• **What is required**:
Up to and including the line that contains "guard_at(side) + [v.x, v.y, u.y];", write out each line of the material from its first line, exactly.

• **Collected data**:
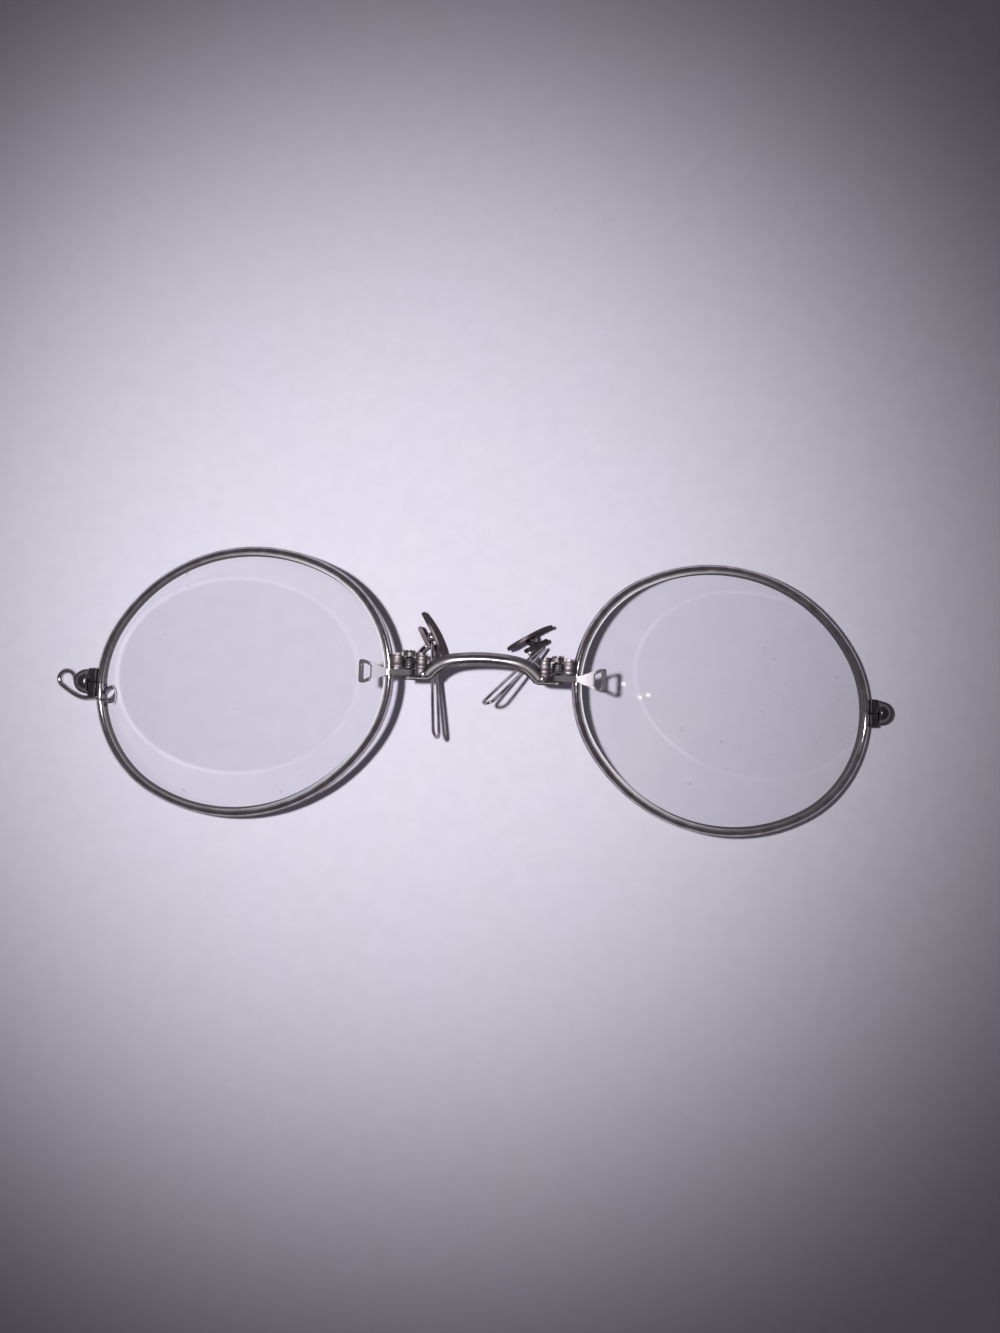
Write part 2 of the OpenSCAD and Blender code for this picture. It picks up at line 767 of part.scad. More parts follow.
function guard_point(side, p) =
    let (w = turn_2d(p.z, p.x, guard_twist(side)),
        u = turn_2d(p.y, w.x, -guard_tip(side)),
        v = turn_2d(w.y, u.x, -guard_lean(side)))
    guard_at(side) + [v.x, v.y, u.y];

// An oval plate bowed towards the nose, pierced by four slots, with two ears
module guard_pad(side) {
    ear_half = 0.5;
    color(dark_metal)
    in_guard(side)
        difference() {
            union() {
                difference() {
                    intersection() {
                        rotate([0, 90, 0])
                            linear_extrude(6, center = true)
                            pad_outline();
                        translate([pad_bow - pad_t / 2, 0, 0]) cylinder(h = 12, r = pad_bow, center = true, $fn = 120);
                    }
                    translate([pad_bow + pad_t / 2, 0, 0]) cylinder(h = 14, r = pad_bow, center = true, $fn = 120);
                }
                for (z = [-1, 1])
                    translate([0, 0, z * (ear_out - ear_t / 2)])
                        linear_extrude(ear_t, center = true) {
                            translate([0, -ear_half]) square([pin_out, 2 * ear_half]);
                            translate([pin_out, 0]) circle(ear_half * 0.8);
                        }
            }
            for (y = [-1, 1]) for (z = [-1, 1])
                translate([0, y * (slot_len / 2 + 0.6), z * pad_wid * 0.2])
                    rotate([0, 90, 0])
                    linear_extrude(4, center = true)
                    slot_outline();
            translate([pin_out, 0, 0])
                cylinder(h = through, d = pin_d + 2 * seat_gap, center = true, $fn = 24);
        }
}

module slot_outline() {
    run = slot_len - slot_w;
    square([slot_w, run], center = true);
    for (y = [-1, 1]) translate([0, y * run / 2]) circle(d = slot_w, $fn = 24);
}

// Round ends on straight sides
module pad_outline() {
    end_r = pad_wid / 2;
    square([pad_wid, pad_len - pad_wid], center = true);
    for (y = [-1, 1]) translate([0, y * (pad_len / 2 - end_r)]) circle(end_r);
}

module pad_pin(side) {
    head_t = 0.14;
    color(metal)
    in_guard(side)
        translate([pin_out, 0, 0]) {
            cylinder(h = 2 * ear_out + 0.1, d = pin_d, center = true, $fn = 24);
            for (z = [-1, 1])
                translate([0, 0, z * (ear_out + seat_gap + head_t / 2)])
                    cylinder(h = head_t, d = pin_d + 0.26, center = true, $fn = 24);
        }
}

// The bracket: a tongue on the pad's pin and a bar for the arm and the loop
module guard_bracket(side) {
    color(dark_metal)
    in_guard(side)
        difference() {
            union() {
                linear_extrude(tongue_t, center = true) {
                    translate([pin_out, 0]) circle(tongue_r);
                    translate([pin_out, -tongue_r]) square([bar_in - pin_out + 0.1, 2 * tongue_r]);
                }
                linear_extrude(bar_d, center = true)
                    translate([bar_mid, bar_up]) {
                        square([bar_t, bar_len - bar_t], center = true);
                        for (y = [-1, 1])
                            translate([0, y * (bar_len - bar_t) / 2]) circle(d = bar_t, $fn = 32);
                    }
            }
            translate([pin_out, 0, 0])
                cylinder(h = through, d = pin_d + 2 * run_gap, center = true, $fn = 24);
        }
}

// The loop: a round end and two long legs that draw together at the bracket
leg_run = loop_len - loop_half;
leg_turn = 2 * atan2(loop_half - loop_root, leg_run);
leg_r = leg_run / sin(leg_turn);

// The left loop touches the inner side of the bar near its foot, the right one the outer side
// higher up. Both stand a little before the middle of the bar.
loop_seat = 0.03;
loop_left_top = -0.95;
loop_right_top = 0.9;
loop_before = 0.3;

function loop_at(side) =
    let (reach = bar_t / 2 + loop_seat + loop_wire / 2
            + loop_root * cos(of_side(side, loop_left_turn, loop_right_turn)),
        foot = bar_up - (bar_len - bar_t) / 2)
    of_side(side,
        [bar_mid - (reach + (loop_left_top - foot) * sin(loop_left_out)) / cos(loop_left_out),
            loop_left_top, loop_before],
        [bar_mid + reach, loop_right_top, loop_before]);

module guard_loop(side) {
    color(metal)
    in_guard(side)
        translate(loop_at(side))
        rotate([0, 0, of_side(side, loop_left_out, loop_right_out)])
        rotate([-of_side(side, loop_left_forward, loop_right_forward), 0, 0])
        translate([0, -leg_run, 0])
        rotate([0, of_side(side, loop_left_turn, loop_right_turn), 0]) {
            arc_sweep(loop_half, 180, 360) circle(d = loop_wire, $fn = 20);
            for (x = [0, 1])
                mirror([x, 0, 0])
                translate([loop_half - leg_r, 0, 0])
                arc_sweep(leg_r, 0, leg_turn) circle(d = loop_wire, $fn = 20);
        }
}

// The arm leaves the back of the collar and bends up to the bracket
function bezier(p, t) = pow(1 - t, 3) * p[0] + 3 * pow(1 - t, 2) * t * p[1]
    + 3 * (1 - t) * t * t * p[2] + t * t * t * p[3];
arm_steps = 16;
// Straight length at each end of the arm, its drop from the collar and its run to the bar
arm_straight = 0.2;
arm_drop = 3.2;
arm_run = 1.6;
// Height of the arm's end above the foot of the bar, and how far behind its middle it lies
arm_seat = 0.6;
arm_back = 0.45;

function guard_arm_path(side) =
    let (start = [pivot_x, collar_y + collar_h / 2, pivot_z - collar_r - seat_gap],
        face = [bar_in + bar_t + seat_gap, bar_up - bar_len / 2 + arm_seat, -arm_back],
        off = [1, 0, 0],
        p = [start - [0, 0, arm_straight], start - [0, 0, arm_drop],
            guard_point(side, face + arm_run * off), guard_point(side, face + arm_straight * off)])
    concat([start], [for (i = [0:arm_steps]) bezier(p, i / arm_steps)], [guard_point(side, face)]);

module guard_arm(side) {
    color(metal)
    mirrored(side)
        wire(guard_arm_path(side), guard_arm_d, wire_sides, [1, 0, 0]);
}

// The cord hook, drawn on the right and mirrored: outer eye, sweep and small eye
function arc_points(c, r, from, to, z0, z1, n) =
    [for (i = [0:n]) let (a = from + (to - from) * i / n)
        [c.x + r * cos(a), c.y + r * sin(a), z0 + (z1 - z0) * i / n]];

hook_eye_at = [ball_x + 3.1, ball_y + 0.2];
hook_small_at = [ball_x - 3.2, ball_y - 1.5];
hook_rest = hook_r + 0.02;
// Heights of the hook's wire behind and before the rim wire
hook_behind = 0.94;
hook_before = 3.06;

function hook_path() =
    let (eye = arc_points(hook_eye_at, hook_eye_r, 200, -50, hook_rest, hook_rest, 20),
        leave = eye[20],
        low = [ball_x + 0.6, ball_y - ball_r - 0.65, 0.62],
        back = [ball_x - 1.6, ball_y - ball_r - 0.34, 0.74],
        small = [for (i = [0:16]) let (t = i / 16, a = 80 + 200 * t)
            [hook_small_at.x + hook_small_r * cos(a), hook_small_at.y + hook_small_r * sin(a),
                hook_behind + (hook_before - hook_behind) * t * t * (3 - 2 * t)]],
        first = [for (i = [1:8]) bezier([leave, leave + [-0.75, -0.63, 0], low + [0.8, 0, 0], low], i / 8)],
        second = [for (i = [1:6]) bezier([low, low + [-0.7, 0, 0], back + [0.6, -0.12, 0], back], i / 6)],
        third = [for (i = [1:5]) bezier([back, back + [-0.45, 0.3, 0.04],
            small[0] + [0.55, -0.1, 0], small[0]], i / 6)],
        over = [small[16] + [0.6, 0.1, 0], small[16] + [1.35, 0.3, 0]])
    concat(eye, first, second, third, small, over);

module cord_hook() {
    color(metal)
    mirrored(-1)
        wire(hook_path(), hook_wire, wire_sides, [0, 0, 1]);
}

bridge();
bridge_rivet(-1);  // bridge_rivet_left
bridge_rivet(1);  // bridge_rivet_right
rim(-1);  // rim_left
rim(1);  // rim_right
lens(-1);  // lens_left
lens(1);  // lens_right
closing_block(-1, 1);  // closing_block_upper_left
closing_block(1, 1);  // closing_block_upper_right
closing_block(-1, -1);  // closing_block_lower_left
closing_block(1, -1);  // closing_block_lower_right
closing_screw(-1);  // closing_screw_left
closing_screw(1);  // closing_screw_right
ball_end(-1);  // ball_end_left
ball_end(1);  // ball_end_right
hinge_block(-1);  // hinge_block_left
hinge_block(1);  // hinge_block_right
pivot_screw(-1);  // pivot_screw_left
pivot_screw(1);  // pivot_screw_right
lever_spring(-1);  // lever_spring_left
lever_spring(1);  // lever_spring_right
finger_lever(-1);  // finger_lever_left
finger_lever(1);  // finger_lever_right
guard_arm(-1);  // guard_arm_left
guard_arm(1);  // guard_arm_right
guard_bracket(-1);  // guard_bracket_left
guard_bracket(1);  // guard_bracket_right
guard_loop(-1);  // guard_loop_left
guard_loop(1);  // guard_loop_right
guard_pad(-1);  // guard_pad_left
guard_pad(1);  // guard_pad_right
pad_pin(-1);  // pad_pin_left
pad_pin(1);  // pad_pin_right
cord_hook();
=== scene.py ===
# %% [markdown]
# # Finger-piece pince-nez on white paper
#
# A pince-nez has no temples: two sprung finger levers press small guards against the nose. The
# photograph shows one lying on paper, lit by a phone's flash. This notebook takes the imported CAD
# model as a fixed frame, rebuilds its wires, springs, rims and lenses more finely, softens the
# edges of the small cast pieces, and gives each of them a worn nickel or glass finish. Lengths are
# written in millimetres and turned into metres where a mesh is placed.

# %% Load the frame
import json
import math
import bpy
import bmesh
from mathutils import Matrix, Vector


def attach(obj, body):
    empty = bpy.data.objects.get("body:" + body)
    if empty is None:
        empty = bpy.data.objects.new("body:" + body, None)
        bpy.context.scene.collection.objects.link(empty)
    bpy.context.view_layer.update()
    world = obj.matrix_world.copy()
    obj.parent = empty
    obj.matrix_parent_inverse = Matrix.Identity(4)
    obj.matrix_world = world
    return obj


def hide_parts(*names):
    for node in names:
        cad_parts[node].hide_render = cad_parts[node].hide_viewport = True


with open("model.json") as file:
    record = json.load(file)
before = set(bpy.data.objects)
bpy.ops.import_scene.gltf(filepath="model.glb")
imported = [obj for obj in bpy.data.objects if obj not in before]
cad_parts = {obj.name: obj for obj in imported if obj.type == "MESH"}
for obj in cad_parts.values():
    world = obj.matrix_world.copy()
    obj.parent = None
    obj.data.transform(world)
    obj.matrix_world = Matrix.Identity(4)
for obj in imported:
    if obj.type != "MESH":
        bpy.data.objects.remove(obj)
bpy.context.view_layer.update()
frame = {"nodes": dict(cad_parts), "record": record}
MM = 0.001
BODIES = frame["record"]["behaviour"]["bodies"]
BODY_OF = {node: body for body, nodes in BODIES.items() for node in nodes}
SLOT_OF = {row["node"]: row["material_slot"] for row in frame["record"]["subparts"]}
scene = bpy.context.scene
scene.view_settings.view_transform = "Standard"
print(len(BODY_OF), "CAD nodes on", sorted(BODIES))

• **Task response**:
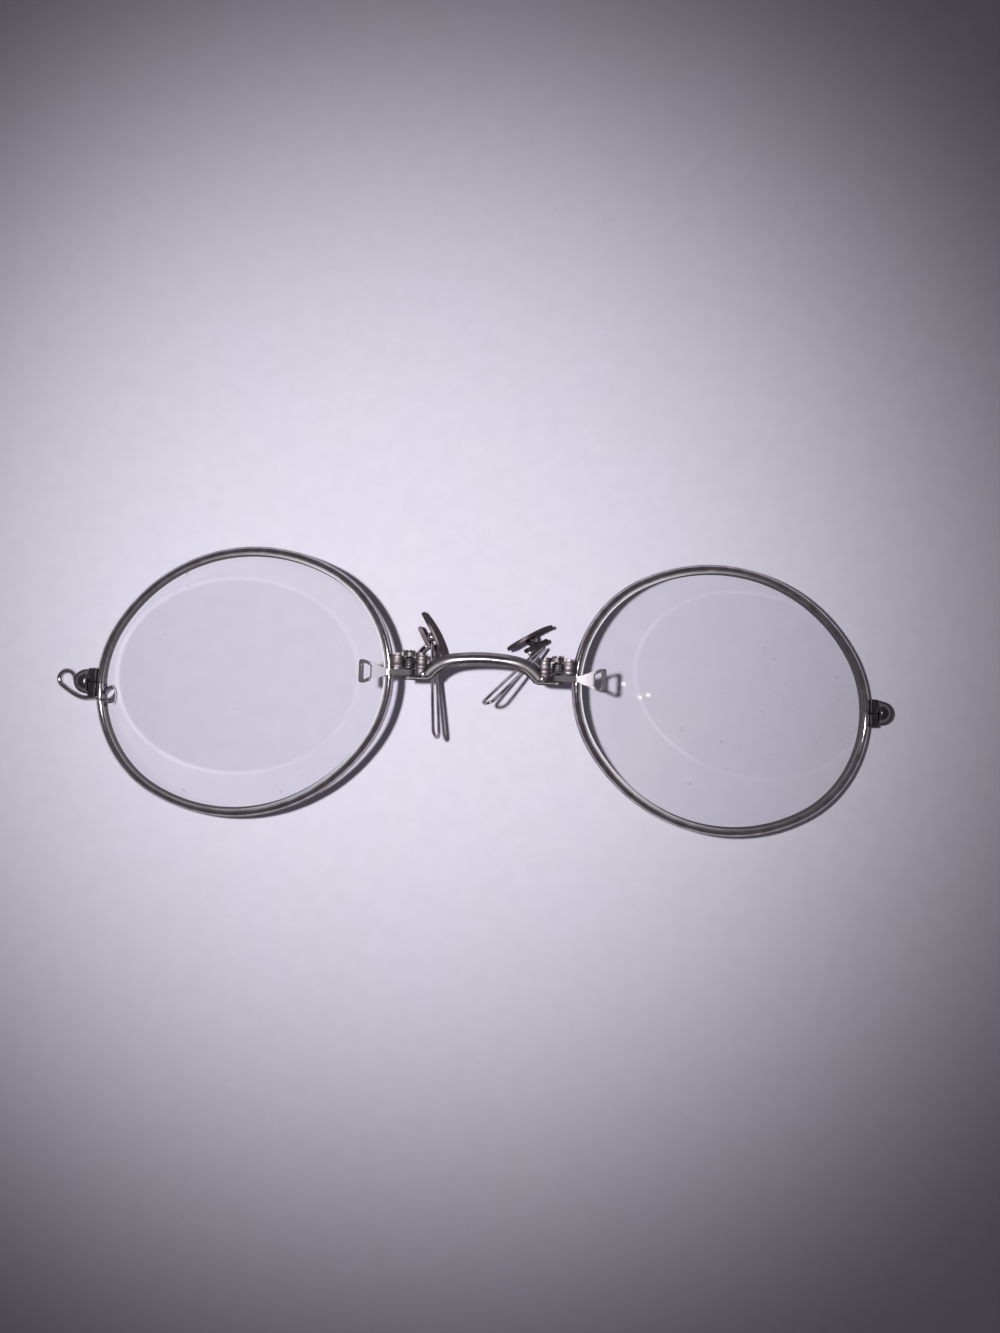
Write part 2 of the OpenSCAD and Blender code for this picture. It picks up at line 767 of part.scad. More parts follow.
function guard_point(side, p) =
    let (w = turn_2d(p.z, p.x, guard_twist(side)),
        u = turn_2d(p.y, w.x, -guard_tip(side)),
        v = turn_2d(w.y, u.x, -guard_lean(side)))
    guard_at(side) + [v.x, v.y, u.y];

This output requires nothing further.